Looking like a documentary, this movie captures well life at the age of the characters, that I remember when I was that age: direction-less and insecure. The problem is, a glimpse into people's personal lives aren't necessarily interesting, and I wanted more to happen or for the story to be more interesting. I also wondered why characters we saw a lot of in the beginning of the movie, simply disappeared with no explanation. Alex's unexpected marriage was never explained, nor did Marnie seem to try to find out how this marriage came about. In keeping with the theme of a segment of someone's life snipped out randomly and put on film, the ending provided no resolution to anything, but I felt it could have been less abrupt and arbitrary.

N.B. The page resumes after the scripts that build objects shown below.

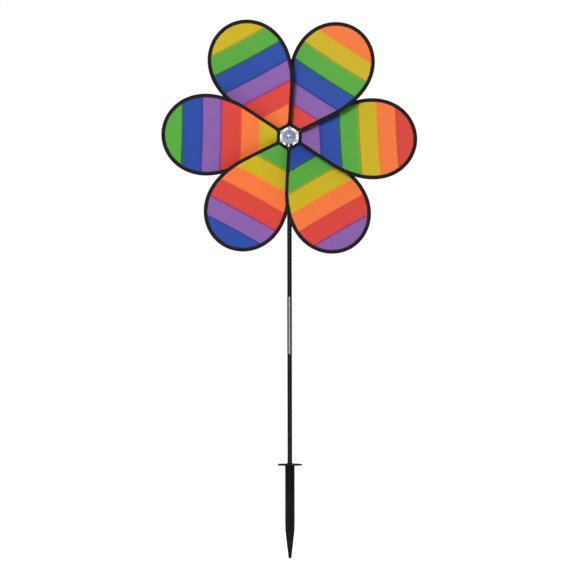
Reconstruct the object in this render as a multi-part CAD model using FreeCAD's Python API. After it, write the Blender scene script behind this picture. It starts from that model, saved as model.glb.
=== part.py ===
"""Wind spinner: a six-petal cloth wheel that turns on a horizontal axle at the top of a two-piece
pole, which stands in a moulded ground stake.

Frame: millimetres, +Z up. The origin is on the stake's axis at ground level, the underside of its
flange. The pole's axis is Z and the wheel faces -Y. Petals are numbered anticlockwise, as seen from
the front, from the one on the right.
"""
import FreeCAD, Part
import math
import os
from FreeCAD import Placement, Rotation, Vector

# ---- driving dimensions: petals -------------------------------------------------------------
PETALS = 6
PETAL_REACH = 238.0          # wheel centre to the rod at a petal's tip
SPOKE_ANGLE = 32.0           # degrees from a petal's axis to each straight end of its rod
BEND_START = 92.0            # along the spoke, where the rod starts to bend
SPOKE_HANDLE, TIP_HANDLE = 110.5, 54.6   # handles of the cubic curve from there round to the tip
WHEEL_REST_ANGLE = -1.5      # degrees anticlockwise from +X to petal 1's axis
ROW_OFFSET = 5.2             # the two rows of rod sockets, extended to the axle, each side of centre
PITCH_RATE = 0.10            # what the petals keep of their pitch far from the hub, as a slope
ROD_R = 1.2
TAPE_OUTSIDE = 2.2           # rod's centreline to the tape's outer edge
TAPE_WIDTH = 6.6             # folded tape, from its outer edge to the cloth
TAPE_THICK = 1.3             # the tape's two layers with the cloth's hem between them
SLEEVE_WIDTH, SLEEVE_THICK = 3.9, 3.5    # the part of the tape that is wrapped round the rod
ROOM_WIDTH, ROOM_THICK = 2.5, 2.95   # the rod's room in the sleeve, thicker because the tape is pitched
STATIONS = 41                # sections that the rod's bent part is swept through
ROOT_R = 19.0                # wheel centre to the tape across a petal's root
ROOT_CORNER_R = 10.0         # tape's outer edge, at the two corners of the root
CLOTH_THICK = 0.4
FIRST_SEAM = 57.0            # wheel centre to the first seam, along the petal
STRIP_WIDTH = 36.0
COLOURS = ["yellow", "orange", "red", "purple", "blue", "green"]   # outwards from the hub, repeating
PETAL_1_FIRST = 3            # petal 1 starts with this one of COLOURS

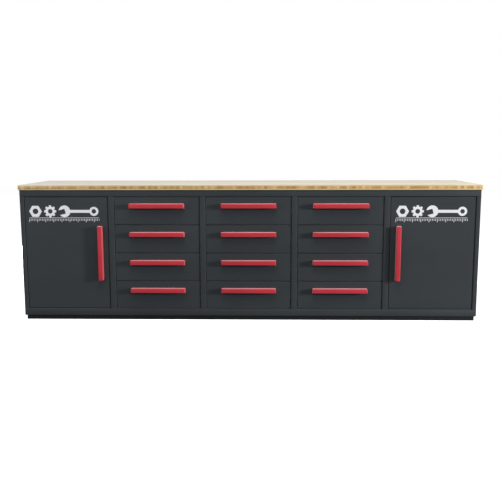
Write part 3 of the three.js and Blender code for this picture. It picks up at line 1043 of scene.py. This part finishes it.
def floor():
    """Large pale studio floor at z = 0, faintly lit from within like a light table."""
    white = (1, 1, 1, 1)
    m = Nodes("pale_floor", Roughness=0.9, Emission_Strength=FLOOR_GLOW, Emission_Color=white)
    tone = m.noise(m.place, 0.8, 2.0)
    m.set(Base_Color=m.ramp(tone, [(0.3, 0.88), (0.7, 0.92)]))
    bm = bmesh.new()
    bmesh.ops.create_grid(bm, x_segments=8, y_segments=8, size=FLOOR_SIZE)
    mesh = bpy.data.meshes.new("floor")
    bm.to_mesh(mesh)
    bm.free()
    mesh.materials.append(m.material)
    obj = bpy.data.objects.new("floor", mesh)
    obj.visible_diffuse = False
    obj.visible_glossy = False
    bpy.context.scene.collection.objects.link(obj)


def area_light(name, at, target, size, power):
    light = bpy.data.lights.new(name, "AREA")
    light.shape = "DISK"
    light.size = size
    light.energy = power
    obj = bpy.data.objects.new(name, light)
    obj.location = at
    aim = Vector(target) - Vector(at)
    obj.rotation_euler = aim.to_track_quat("-Z", "Y").to_euler()
    bpy.context.scene.collection.objects.link(obj)


def studio_world():
    """White backdrop. As light it is dim, brighter where it is mirrored, and dimmest from below."""
    world = bpy.data.worlds.new("studio")
    bpy.context.scene.world = world
    world.use_nodes = True
    tree = world.node_tree
    tree.nodes.clear()

    def add(kind):
        return tree.nodes.new(kind)

    def link(output, socket):
        tree.links.new(output, socket)

    path = add("ShaderNodeLightPath")
    split = add("ShaderNodeSeparateXYZ")
    link(add("ShaderNodeTexCoord").outputs["Generated"], split.inputs["Vector"])
    above = add("ShaderNodeMapRange")
    link(path.outputs["Is Glossy Ray"], above.inputs["Value"])
    above.inputs["To Min"].default_value = SKY_ABOVE
    above.inputs["To Max"].default_value = SKY_MIRRORED
    height = add("ShaderNodeMapRange")
    height.inputs["From Min"].default_value, height.inputs["From Max"].default_value = SKY_TURN
    height.inputs["To Min"].default_value = SKY_BELOW
    link(split.outputs["Z"], height.inputs["Value"])
    link(above.outputs["Result"], height.inputs["To Max"])
    lit = add("ShaderNodeBackground")
    lit.inputs["Color"].default_value = (0.97, 0.985, 1.0, 1)
    link(height.outputs["Result"], lit.inputs["Strength"])
    seen = add("ShaderNodeBackground")
    seen.inputs["Color"].default_value = (1, 1, 1, 1)
    mix = add("ShaderNodeMixShader")
    link(path.outputs["Is Camera Ray"], mix.inputs["Fac"])
    link(lit.outputs["Background"], mix.inputs[1])
    link(seen.outputs["Background"], mix.inputs[2])
    link(mix.outputs["Shader"], add("ShaderNodeOutputWorld").inputs["Surface"])


def lights():
    studio_world()
    for name, (at, target, size, power) in LIGHTS.items():
        area_light(name, at, target, size, power)


def camera():
    yaw, pitch = math.radians(CAMERA_YAW), math.radians(CAMERA_PITCH)
    level = Vector((math.sin(yaw), math.cos(yaw), 0)) * math.cos(pitch)
    ahead = level - Vector((0, 0, math.sin(pitch)))
    data = bpy.data.cameras.new("camera")
    data.lens = CAMERA_LENS
    data.sensor_width = CAMERA_FILM
    obj = bpy.data.objects.new("camera", data)
    turn = ahead.to_track_quat("-Z", "Y").to_matrix().to_4x4()
    roll = Matrix.Rotation(math.radians(CAMERA_ROLL), 4, "Z")
    obj.matrix_world = Matrix.Translation(CAMERA_AT) @ turn @ roll
    bpy.context.scene.collection.objects.link(obj)
    bpy.context.scene.camera = obj


# --------------------------------------------------------------- whole bench

def main():
    paint = make_materials()
    worktop(paint)
    rails(paint)
    plinth(paint)
    back_panel(paint)
    ledges(paint)
    for number in DIVIDERS:
        divider(paint, number)
    for name, side in SIDES.items():
        side_panel(paint, name, side)
        shelf(paint, name)
        catch(paint, name)
        door_panel(paint, name)
        door_rib(paint, name)
        for end in PIN_ENDS:
            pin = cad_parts[f"door_{name}_pin_{end}"]
            pin.material_slots[0].material = paint["dark"]
    meshes = {"grip": grip_mesh(), "screws": screw_mesh()}
    for column in COLUMNS:
        for name, side in SIDES.items():
            fixed_runners(paint, column, name, side)
        for row in ROWS:
            body = f"drawer_{column}_{row}"
            drawer_front(paint, body)
            drawer_tray(paint, body)
            sliders(paint, body)
            handle(paint, meshes, f"{body}_handle", body)
    for name, side in SIDES.items():
        handle(paint, meshes, f"door_{name}_handle", f"door_{name}", -90.0 * side)
        mark(paint, name)
    floor()
    lights()
    camera()


bpy.context.scene.view_settings.view_transform = "Standard"
main()
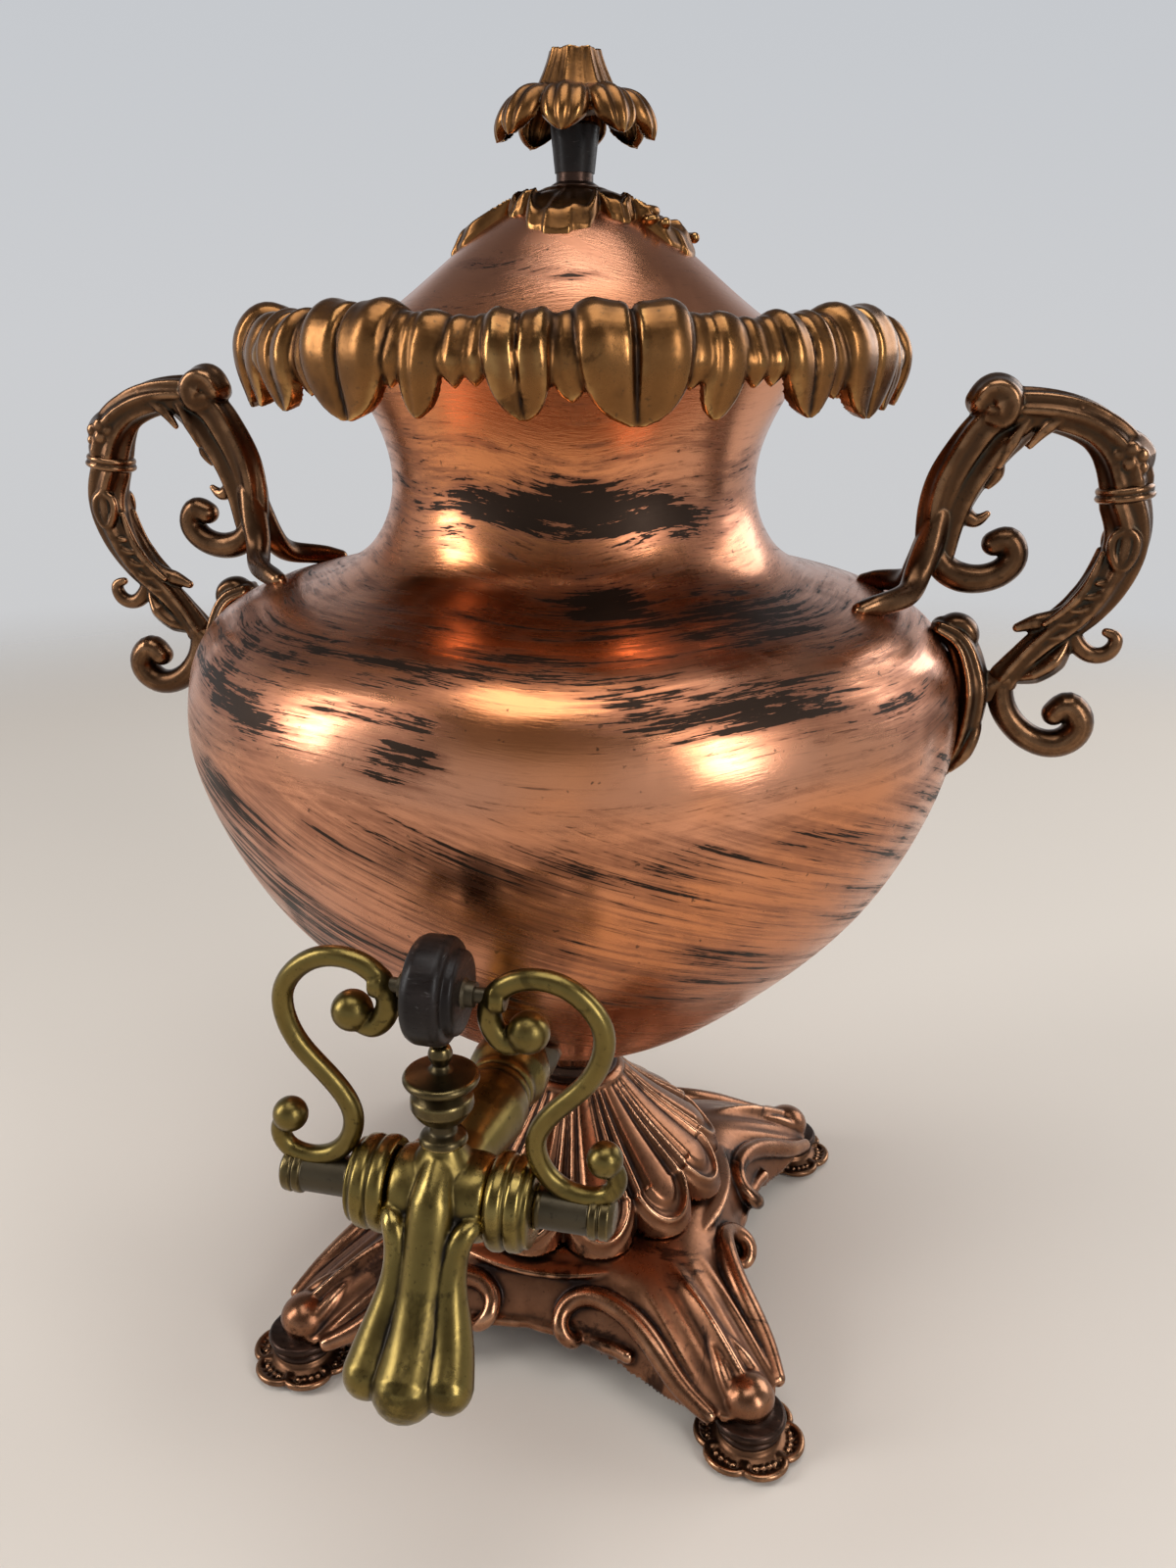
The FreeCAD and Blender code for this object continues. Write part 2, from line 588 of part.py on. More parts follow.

I Love Indy films and foreign films. I do appreciate their quirkiness and non-mainstream story/filming. This is not one I would run out and purchase for my video library and invite everyone over to watch it over and over. It drags on and on where no one can articulate anything, not even a clear thought. Maybe that is funny? or haha on me. It has the premise of figuring out life day in and day out post college pre-marriage. Hum-drum. Others have done this and perfected this like Larry David but he is funny and Woody Allen as he is not only funny but clever. Both of these self-visualization directors have a resolve at the end. This movie misses the mark on all. It was like watching a home movie- so many parts of the scenes were hard to visualize or focus on (too much close-up not that the movie was "out of focus"). Now that was interesting as the filming technique parallels each characters' life. Though that may not be the depth this director was going for. If the US Open Tennis finals are on the TV and this is too, watch the tennis. It has humor, drama, real life and a resolve.